*Instruction*
Look through the entries below and count the lines with the word "lifts" in them; give only the number.

*Input material*
----

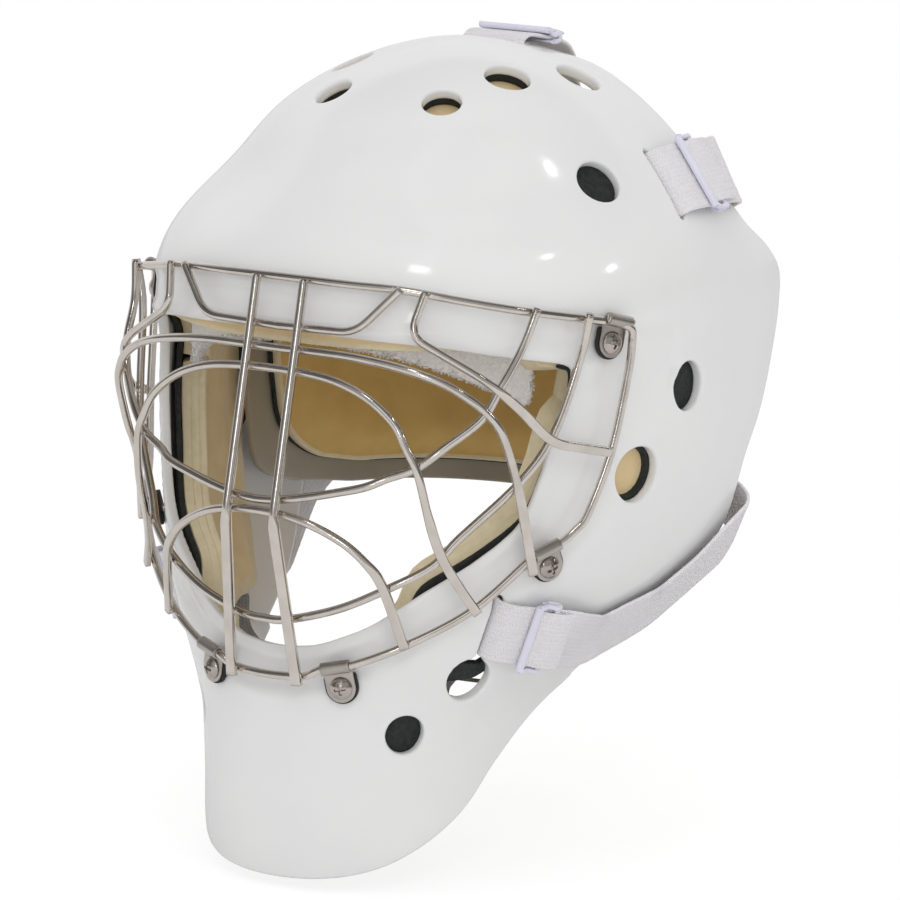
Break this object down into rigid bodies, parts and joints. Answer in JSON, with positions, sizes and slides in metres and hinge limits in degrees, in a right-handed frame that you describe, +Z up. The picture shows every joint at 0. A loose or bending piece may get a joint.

----

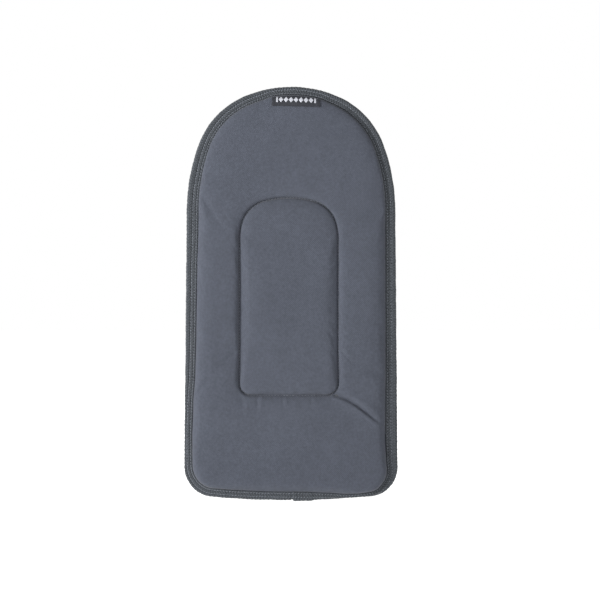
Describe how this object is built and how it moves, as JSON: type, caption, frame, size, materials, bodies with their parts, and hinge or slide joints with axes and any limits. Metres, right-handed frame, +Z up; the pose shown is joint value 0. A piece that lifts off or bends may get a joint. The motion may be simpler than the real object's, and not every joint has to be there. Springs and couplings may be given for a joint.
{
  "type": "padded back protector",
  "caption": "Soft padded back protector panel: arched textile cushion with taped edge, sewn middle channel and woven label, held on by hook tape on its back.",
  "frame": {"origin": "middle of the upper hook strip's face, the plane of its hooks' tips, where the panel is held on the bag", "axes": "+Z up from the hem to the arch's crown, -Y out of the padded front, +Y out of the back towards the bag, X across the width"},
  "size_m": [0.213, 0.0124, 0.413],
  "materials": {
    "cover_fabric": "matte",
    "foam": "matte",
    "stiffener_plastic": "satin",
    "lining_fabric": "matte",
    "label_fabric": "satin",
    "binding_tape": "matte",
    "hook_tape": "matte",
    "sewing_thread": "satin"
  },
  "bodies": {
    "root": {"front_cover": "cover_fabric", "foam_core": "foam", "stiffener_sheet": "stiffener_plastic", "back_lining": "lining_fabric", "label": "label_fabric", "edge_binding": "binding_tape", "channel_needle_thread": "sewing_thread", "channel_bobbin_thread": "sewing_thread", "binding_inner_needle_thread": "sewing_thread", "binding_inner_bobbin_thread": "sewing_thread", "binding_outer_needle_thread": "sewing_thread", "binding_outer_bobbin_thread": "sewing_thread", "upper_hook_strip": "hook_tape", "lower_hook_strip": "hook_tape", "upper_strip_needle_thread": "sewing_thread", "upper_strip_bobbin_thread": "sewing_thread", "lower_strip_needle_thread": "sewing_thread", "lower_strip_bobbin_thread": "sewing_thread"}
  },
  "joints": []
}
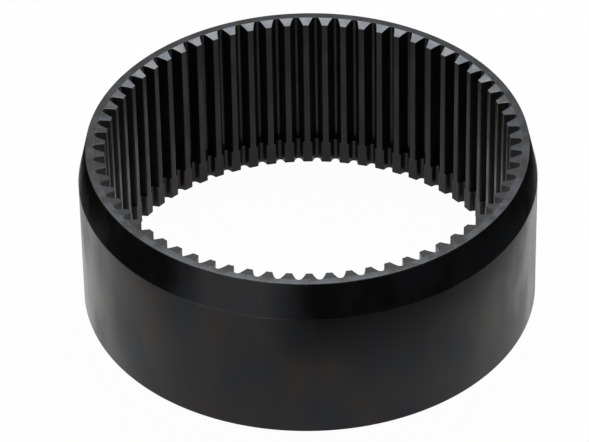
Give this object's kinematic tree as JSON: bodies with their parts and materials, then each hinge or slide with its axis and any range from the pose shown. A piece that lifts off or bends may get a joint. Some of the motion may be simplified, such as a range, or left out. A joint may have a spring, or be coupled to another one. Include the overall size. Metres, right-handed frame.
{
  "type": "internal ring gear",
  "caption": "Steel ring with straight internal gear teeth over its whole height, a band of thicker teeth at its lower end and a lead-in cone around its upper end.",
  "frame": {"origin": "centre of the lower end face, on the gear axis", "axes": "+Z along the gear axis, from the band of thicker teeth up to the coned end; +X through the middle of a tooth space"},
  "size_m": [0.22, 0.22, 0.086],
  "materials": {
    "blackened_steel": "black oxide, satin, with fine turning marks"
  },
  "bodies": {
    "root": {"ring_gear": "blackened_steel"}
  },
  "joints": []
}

----

*Task result*
2